You still can buy them, - Yeah.
- and they're still expensive, like they're still, like, $25 a pound where we are, but that's much different to, like, in China where they're going for, like, hundreds of dollars a pound, They're actually a totally, like, a wonderful little thing to eat.
- Well, it's funny, if you, like, take a goeduck - They're really nice.
- and you're, like, "We're gonna eat this," people will be, like, - "Oh, no."
- "No, we're not."
but, like, if you - Even me - cut it, tenderize it, throw it in some breadcrumbs, and fry it, and then give it to 'em, they're, like, fine with it, like, a lot of things.
- Yeah.
- You know, it's really, I think- - Like, you're not just cooking the geoduck and just holding it and eating the siphon.
- [Mena] They actually have a really delicate meat.
They don't have, like, this crazy flavor or anything.
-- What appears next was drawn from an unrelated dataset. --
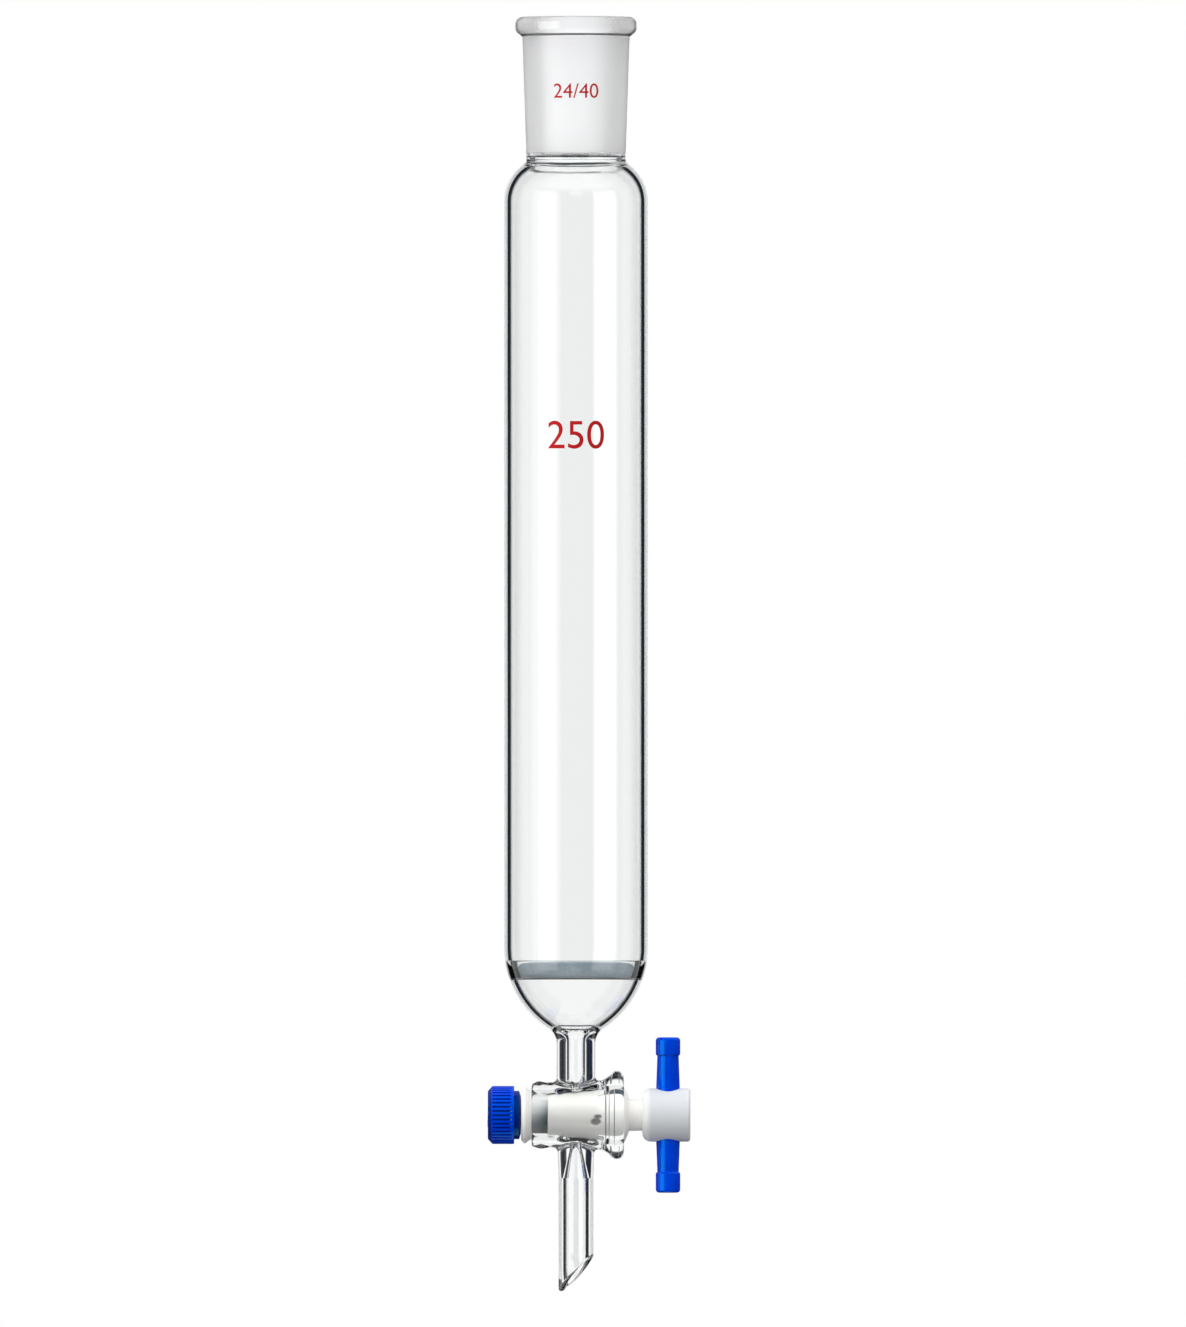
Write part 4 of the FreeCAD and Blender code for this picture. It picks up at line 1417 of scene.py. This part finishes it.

They're really mild, just sort of like your, just, like, a clam, you know ... It's really reminiscent to a razor clam.
Yeah, they're great, you just take off the outer sheath, and you can just, you know, pound them into some fritters, or you can chop 'em up really fine into some ceviche, into chowder, like, just, like, you would any other clam.
(crunching) - Mm, So good!
- So good!
- Getting out of the water after a long dive, like, you're hungry and you're tired, and when you do that every day for hours, wearing all that weight, pulling these geoduck out, taking these 200-pound bags to the brailer, and just getting right back at it, it's a lot of work, and you are tired at the end of the day, and you do know that you can't do it your whole life.
You dig, and you get out of the water, and you look at all the crates filled with geoduck, and you feel pretty good.
- Good.
- [Ocean] Something about being on the water just, there's a lot of freedom associated with it.
This is the only job I've ever had that I can say I love.
It doesn't keep you longing for some other job or some other lifestyle.
You know, you're doing what you like to do, where you like to do it.